#### Exercise:
Copy nothing but the lines below running from the line containing "Write the Blender Python" through the line containing "GAP = 0.0003", both end lines included.

#### Records provided:

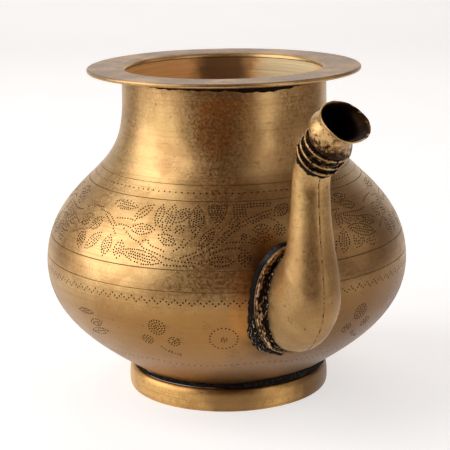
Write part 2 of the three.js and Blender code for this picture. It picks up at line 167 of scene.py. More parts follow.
class PotColours(bpy.types.PropertyGroup):
    """Colours of the brass, its patina and the solder."""

    brass: FloatVectorProperty(
        name="Brass", description="Rubbed, clean old brass",
        default=(0.67, 0.43, 0.185), subtype="COLOR", min=0, max=1)
    foot_brass: FloatVectorProperty(
        name="Foot brass", description="Yellower brass of the foot ring",
        default=(0.74, 0.44, 0.15), subtype="COLOR", min=0, max=1)
    collar_brass: FloatVectorProperty(
        name="Collar brass", description="Paler brass of the spout's seat",
        default=(0.7, 0.48, 0.28), subtype="COLOR", min=0, max=1)
    spout_brass: FloatVectorProperty(
        name="Spout brass", description="Duller brass of the spout's tube",
        default=(0.6, 0.385, 0.16), subtype="COLOR", min=0, max=1)
    wire_brass: FloatVectorProperty(
        name="Wire brass", description="Dark brass of the wires round the mouthpiece",
        default=(0.48, 0.31, 0.15), subtype="COLOR", min=0, max=1)
    brown: FloatVectorProperty(
        name="Brown patina", description="Brown tarnish in the sheltered places",
        default=(0.34, 0.17, 0.06), subtype="COLOR", min=0, max=1)
    olive: FloatVectorProperty(
        name="Olive patina", description="Thin olive tarnish",
        default=(0.44, 0.31, 0.115), subtype="COLOR", min=0, max=1)
    # Painted shade on the belly and the foot: this brown darkens their low, front and right parts, which
    # reflect the dim floor and room and face away from the lamps. On the spout it darkens the tube towards
    # its bottom.
    tarnish: FloatVectorProperty(
        name="Shade and tarnish", description="Brown painted shade low on the belly, on its front and right side",
        default=(0.2, 0.105, 0.042), subtype="COLOR", min=0, max=1)
    dirt: FloatVectorProperty(
        name="Dirt", description="Dark dirt in the punched dots and the creases",
        default=(0.022, 0.012, 0.006), subtype="COLOR", min=0, max=1)
    inside: FloatVectorProperty(
        name="Inside", description="Dull golden brass inside the pot",
        default=(1.0, 0.6, 0.24), subtype="COLOR", min=0, max=1)
    # Painted highlight: this pale colour lights the right of the back wall inside the neck.
    worn: FloatVectorProperty(
        name="Painted highlight inside", description="Painted highlight: pale brass inside the neck",
        default=(1.0, 0.86, 0.52), subtype="COLOR", min=0, max=1)
    # Painted shade: this redder, darker brass is laid low on the belly and on its lower front, where the
    # brass reflects the dim floor.
    warm: FloatVectorProperty(
        name="Warm painted shade", description="Painted shade: redder, darker brass low on the belly and its front",
        default=(0.42, 0.2, 0.045), subtype="COLOR", min=0, max=1)
    stain: FloatVectorProperty(
        name="Stain", description="Dark brown stain round the solder",
        default=(0.1, 0.045, 0.015), subtype="COLOR", min=0, max=1)
    heat: FloatVectorProperty(
        name="Heat tint", description="Orange colour where the torch was held",
        default=(0.5, 0.21, 0.05), subtype="COLOR", min=0, max=1)
    solder: FloatVectorProperty(
        name="Solder", description="Nearly black hard solder",
        default=(0.012, 0.01, 0.009), subtype="COLOR", min=0, max=1)
    # Painted sheen: a grey-blue colour laid on the upper solder of the spout's seat, where the lamp's
    # reflection falls.
    sheen: FloatVectorProperty(
        name="Painted solder sheen", description="Painted grey sheen on the solder's smooth upper part",
        default=(0.07, 0.075, 0.09), subtype="COLOR", min=0, max=1)
    specks: FloatVectorProperty(
        name="Specks", description="Cream and brass specks in the solder",
        default=(0.62, 0.48, 0.3), subtype="COLOR", min=0, max=1)
    film: FloatVectorProperty(
        name="Grey film", description="Dull grey-brown film on the rim's top",
        default=(0.26, 0.185, 0.135), subtype="COLOR", min=0, max=1)


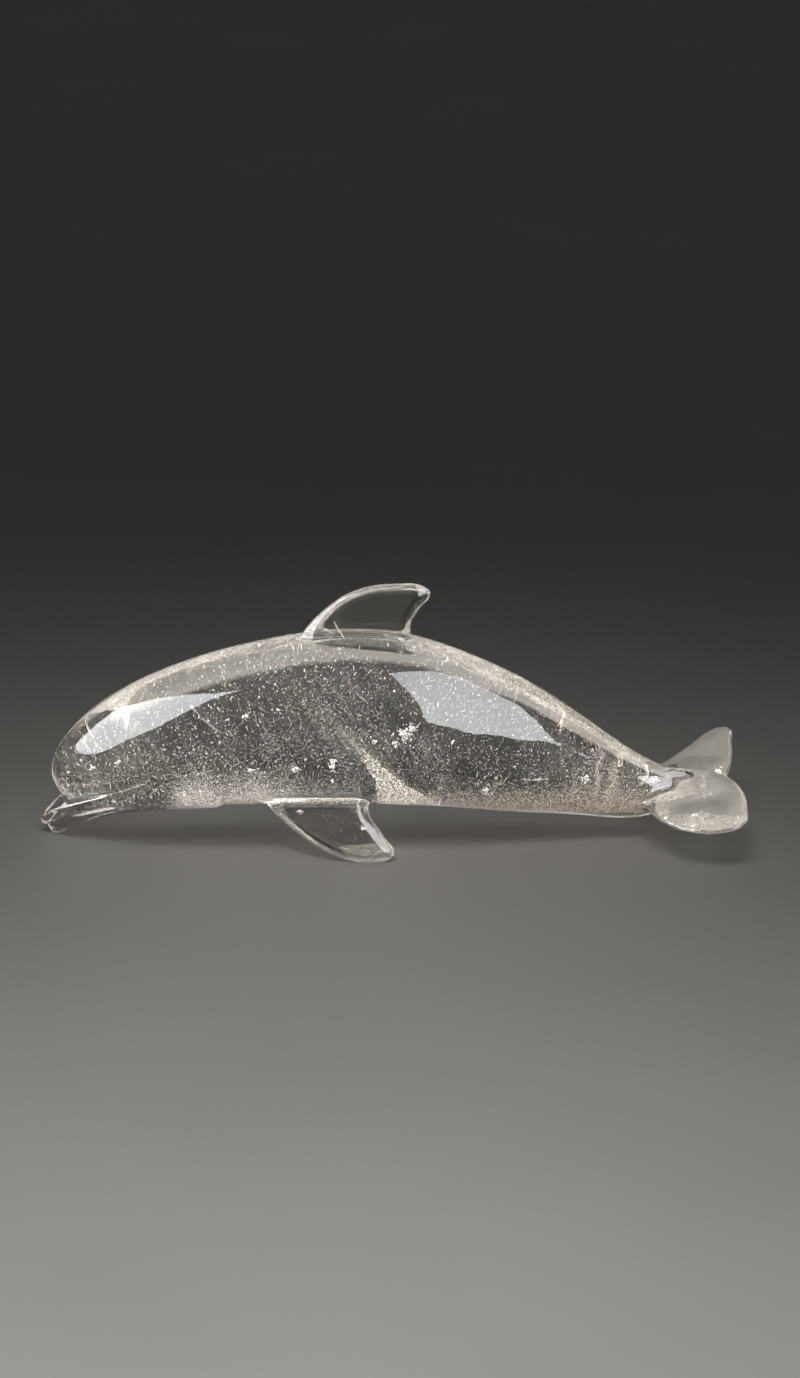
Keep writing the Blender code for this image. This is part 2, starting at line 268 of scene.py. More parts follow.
def fluke_field(x, y, z):
    rx, ry, rz = x - FLUKE_ROOT[0], y - FLUKE_ROOT[1], z - FLUKE_ROOT[2]
    s = rx * FLUKE_EX[0] + ry * FLUKE_EX[1] + rz * FLUKE_EX[2]
    t = rx * FLUKE_EY[0] + ry * FLUKE_EY[1] + rz * FLUKE_EY[2]
    n = rx * FLUKE_EZ[0] + ry * FLUKE_EZ[1] + rz * FLUKE_EZ[2]
    side = np.abs(t)
    half = 2.25 + 0.75 * np.exp(-(side / 9.0) ** 2) - 0.45 * step(12.0, 27.0, side)
    keel = 2.6 * np.exp(-(t / 2.1) ** 2) * step(19.0, 6.0, s)        # the tail's ridge runs out towards the notch
    scoop = 1.2 * np.exp(-((side - 11.0) / 5.0) ** 2) * step(1.0, 8.0, s) * step(26.0, 17.0, s)
    n = n + 0.5 * (scoop - keel)              # the upper face is dished a little on each side of the middle
    half = half - 0.5 * (scoop - keel)
    return plate_field(fluke_outline(s, t), n, half, FLUKE_BAND, 0.22, 1.6, 1.4)


rng = np.random.default_rng(SEED)
RIPPLES = []
for _ in range(20):
    direction = rng.normal(size=3)
    direction /= np.linalg.norm(direction)
    length = rng.uniform(7.0, 26.0)
    RIPPLES.append((direction * 2.0 * math.pi / length, rng.uniform(0.0, 2.0 * math.pi), 0.0007 * length))


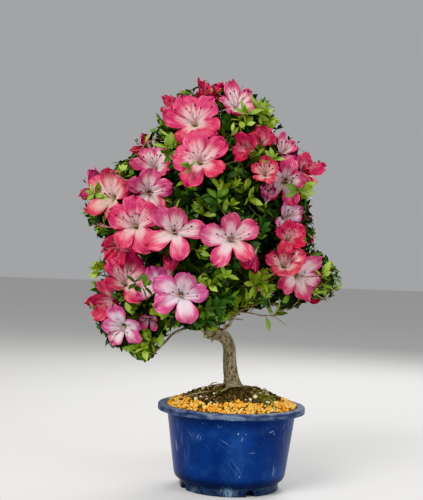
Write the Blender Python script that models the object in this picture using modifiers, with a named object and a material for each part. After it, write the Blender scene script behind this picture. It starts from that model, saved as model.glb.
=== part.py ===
"""An azalea bonsai in bloom, in a round plastic training pot with a foot.

Metres, +Z up, and the show side faces -Y. Sizes are taken from the plant's own zero, the middle of the
pot's underside. One empty carries every piece and sets that zero so that the origin lies under the
middle of the whole plant's box.

The trunk stands on the soil, leans over to the left and forks. Boughs leave it and the leader, each one
tapering limb, and each carries one mass of twigs, leaves and blossom that keeps to its own space.
"""

import math
import random

import bmesh
import bpy
import numpy as np
from mathutils import Vector
from mathutils.bvhtree import BVHTree

NAME = "azalea_bonsai"
ZERO = (0.0313, 0.0025, 0.0)
GAP = 0.0003

# The pot: a rim band, a body that narrows downwards and a foot ring with four notches.
POT_HEIGHT = 0.1010
RIM_RADIUS = 0.0900
RIM_INNER = 0.0808
RIM_BAND = 0.0078
BODY_TOP = 0.0787
BODY_LOW = 0.0683
BODY_LOW_Z = 0.0185
WALL = 0.0037
FLOOR_TOP = 0.0135
FLOOR_UNDER = 0.0095
FOOT_RADIUS = 0.0600
FOOT_HEIGHT = 0.0106
FOOT_WALL = 0.0048
FOOT_DRAFT = 0.0004
FLOOR_CORNER = 0.0040
SHOULDER_IN = 0.0016
SHOULDER_DROP = 0.0050
SHOULDER_FOOT = 0.0030
RIM_EASE = 0.0014
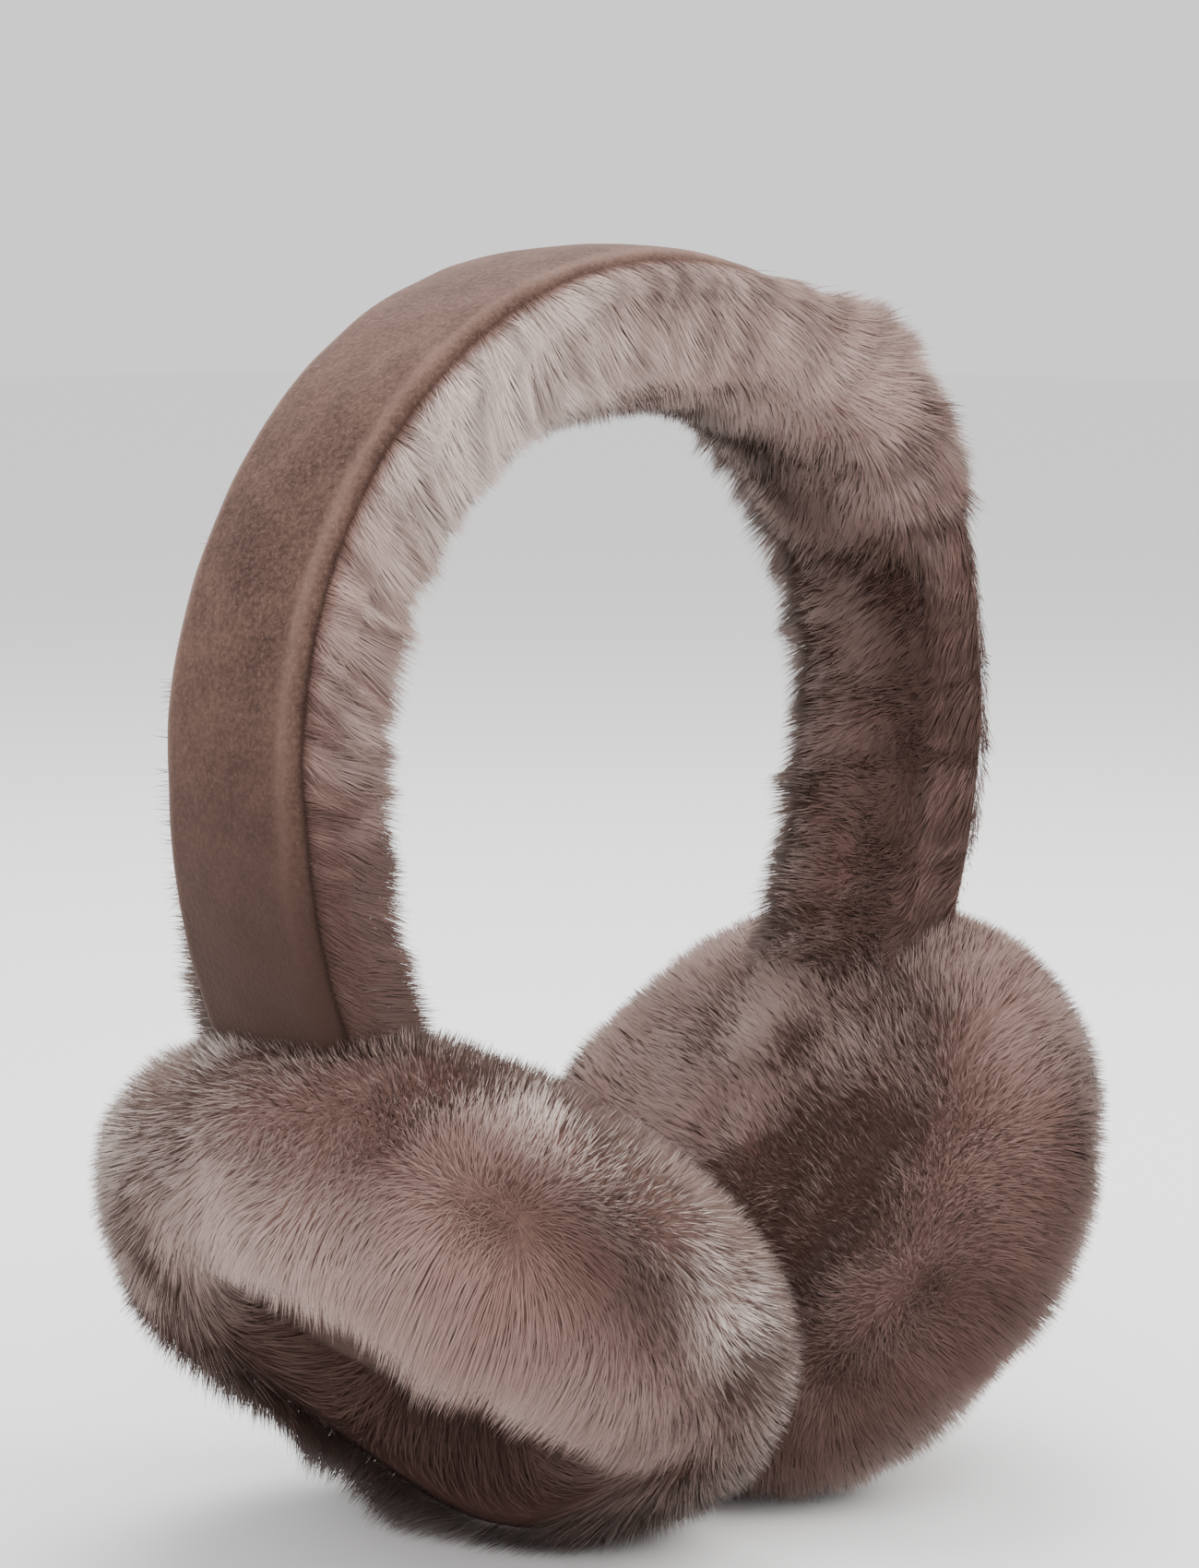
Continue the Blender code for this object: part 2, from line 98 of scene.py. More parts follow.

#### Exercise solution:
Write the Blender Python script that models the object in this picture using modifiers, with a named object and a material for each part. After it, write the Blender scene script behind this picture. It starts from that model, saved as model.glb.
=== part.py ===
"""An azalea bonsai in bloom, in a round plastic training pot with a foot.

Metres, +Z up, and the show side faces -Y. Sizes are taken from the plant's own zero, the middle of the
pot's underside. One empty carries every piece and sets that zero so that the origin lies under the
middle of the whole plant's box.

The trunk stands on the soil, leans over to the left and forks. Boughs leave it and the leader, each one
tapering limb, and each carries one mass of twigs, leaves and blossom that keeps to its own space.
"""

import math
import random

import bmesh
import bpy
import numpy as np
from mathutils import Vector
from mathutils.bvhtree import BVHTree

NAME = "azalea_bonsai"
ZERO = (0.0313, 0.0025, 0.0)
GAP = 0.0003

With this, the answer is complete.